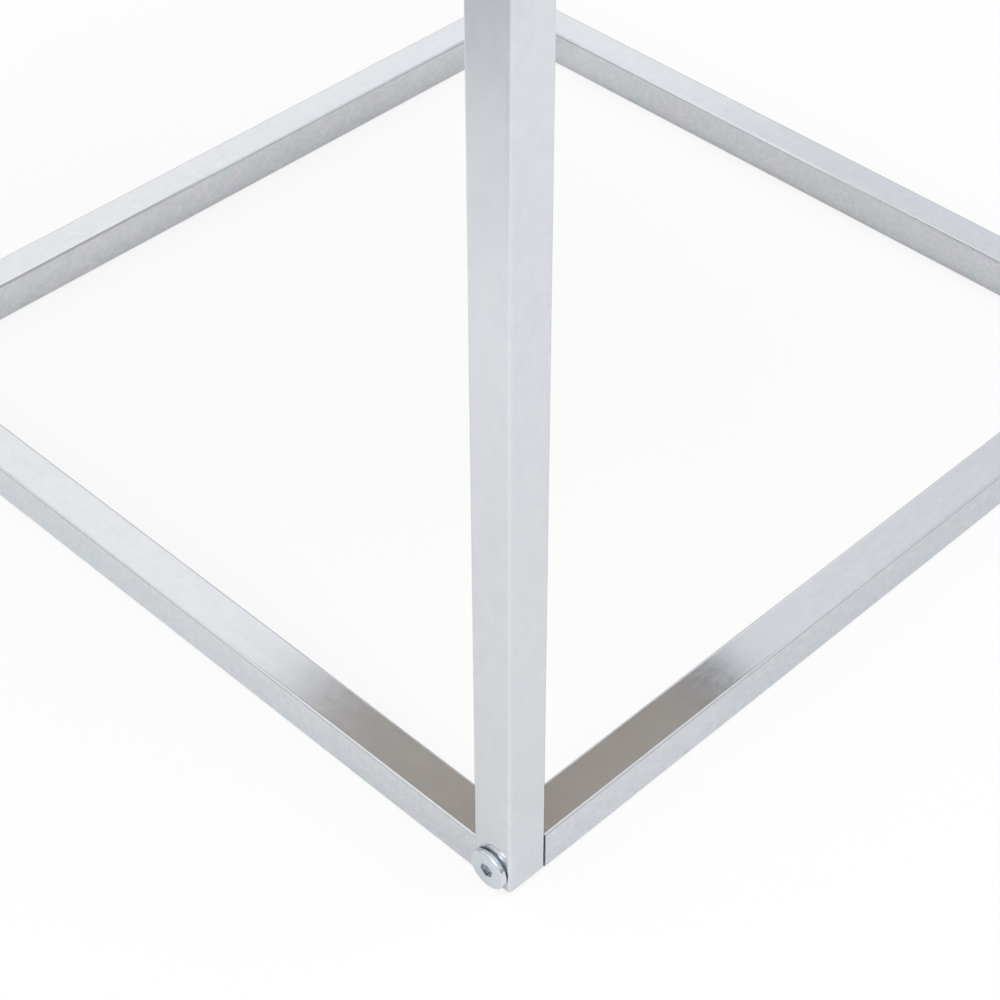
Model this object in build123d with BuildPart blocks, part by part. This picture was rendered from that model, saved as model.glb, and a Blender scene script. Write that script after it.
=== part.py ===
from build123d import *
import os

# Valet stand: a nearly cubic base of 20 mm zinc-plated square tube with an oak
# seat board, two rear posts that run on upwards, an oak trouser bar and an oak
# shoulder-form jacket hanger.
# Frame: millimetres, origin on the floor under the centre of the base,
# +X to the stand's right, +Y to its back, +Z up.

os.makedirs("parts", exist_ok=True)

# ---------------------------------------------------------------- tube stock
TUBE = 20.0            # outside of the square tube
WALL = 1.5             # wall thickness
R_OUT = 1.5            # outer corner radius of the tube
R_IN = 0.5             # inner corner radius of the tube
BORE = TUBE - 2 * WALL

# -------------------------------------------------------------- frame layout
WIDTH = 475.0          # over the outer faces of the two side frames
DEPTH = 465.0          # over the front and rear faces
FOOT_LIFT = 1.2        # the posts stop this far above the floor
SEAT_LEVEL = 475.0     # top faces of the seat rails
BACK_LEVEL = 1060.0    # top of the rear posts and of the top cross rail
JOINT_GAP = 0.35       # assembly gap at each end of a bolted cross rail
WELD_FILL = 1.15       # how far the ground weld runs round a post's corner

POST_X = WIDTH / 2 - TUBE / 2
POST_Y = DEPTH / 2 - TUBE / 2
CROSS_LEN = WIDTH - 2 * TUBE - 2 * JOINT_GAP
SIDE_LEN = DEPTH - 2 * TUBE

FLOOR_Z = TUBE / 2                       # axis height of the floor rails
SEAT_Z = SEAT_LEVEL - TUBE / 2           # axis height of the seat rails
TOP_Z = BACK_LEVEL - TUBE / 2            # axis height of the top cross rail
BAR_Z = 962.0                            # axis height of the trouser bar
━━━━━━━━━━
> Your goal:
Please write out exactly the lines from the start of the data through the line that contains "BORE = TUBE - 2 * WALL", both ends included, and nothing else.

> Result for this task:
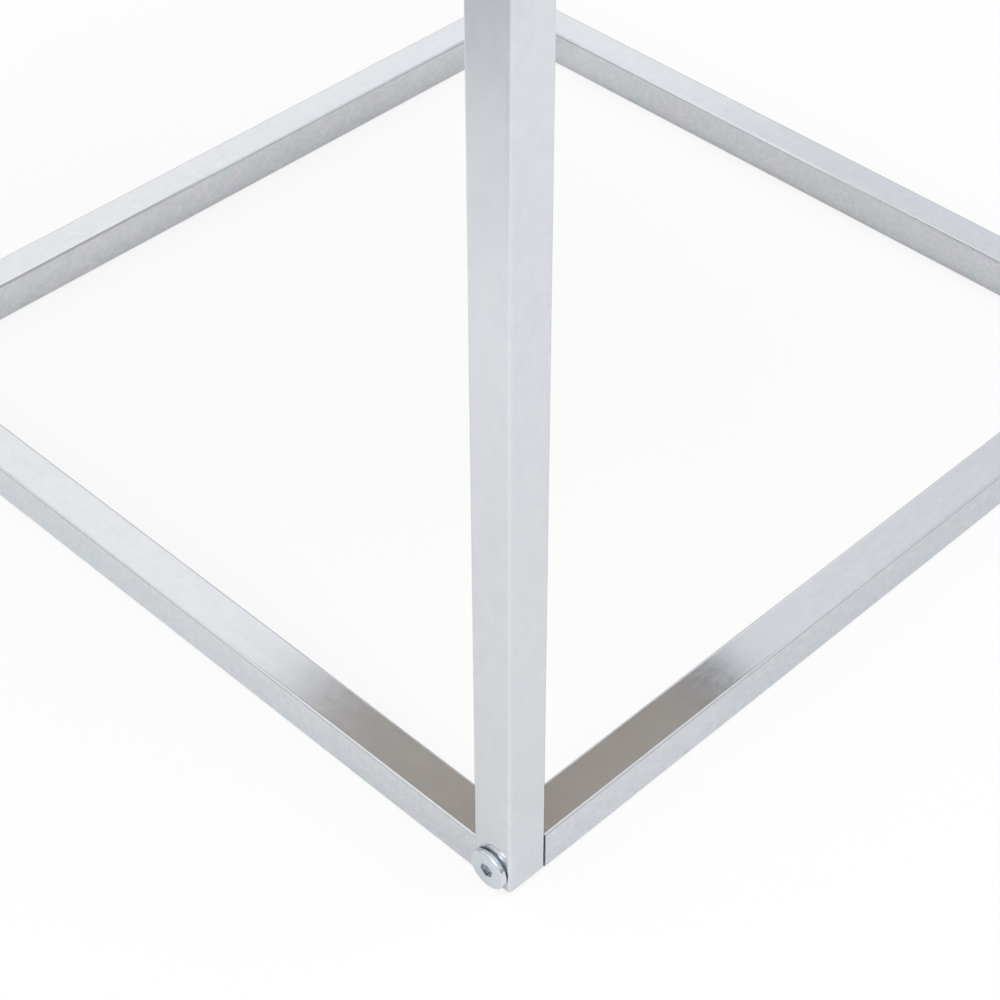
Model this object in build123d with BuildPart blocks, part by part. This picture was rendered from that model, saved as model.glb, and a Blender scene script. Write that script after it.
=== part.py ===
from build123d import *
import os

# Valet stand: a nearly cubic base of 20 mm zinc-plated square tube with an oak
# seat board, two rear posts that run on upwards, an oak trouser bar and an oak
# shoulder-form jacket hanger.
# Frame: millimetres, origin on the floor under the centre of the base,
# +X to the stand's right, +Y to its back, +Z up.

os.makedirs("parts", exist_ok=True)

# ---------------------------------------------------------------- tube stock
TUBE = 20.0            # outside of the square tube
WALL = 1.5             # wall thickness
R_OUT = 1.5            # outer corner radius of the tube
R_IN = 0.5             # inner corner radius of the tube
BORE = TUBE - 2 * WALL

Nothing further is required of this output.